While Morrison exhibited alongside mid-century peers, sustained recognition arrived later. Major retrospectives at the Minnesota Museum of American Art (1990) and the Smithsonian’s National Museum of the American Indian (2004) cemented his legacy.
Today his pieces reside in collections including the Whitney Museum of American Art, Walker Art Center, and the Minneapolis Institute of Art.
Prices for Morrison’s paintings rose steadily after 2010, with horizon canvases exceeding $300,000 at major auction houses. Driftwood assemblages, rarer on the secondary market, can surpass half a million depending on scale and provenance.
Factors influencing value include period (1960s works lead the market), exhibition history, and condition, driftwood panels require stable humidity to prevent warping.
Verify documentation. Provenance tracing back to Morrison’s studio or early gallery shows (Grand Central Moderns, Martha Jackson) adds credibility and value.

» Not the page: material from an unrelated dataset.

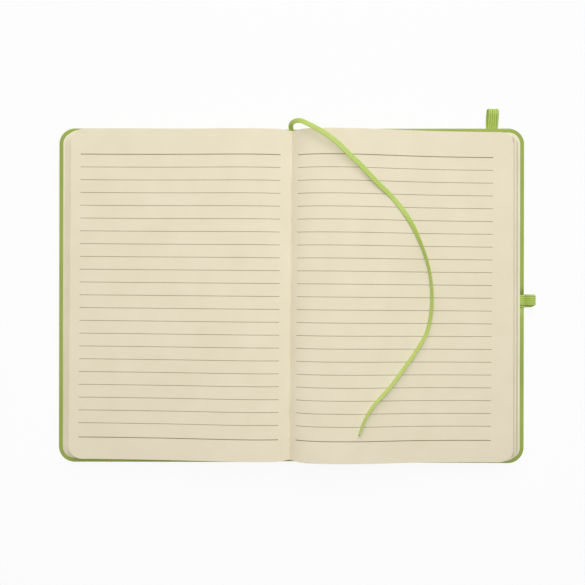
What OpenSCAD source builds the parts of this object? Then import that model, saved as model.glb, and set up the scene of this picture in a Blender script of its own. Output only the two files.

Inspect surface integrity; his textured layers can conceal craquelure or past restoration. A condition report from a conservator familiar with mixed-media Indigenous art is advisable.
George Morrison bridged cultural identities and artistic movements, forging a body of work that is both profoundly personal and universally resonant. His abstract landscapes invite viewers to experience place through memory and material, while his driftwood constructions honor the natural world that inspired him.
As interest in Indigenous modernists continues to expand, Morrison’s art stands at the forefront, rewarding both scholarly study and discerning collectors who recognize the depth behind each horizon.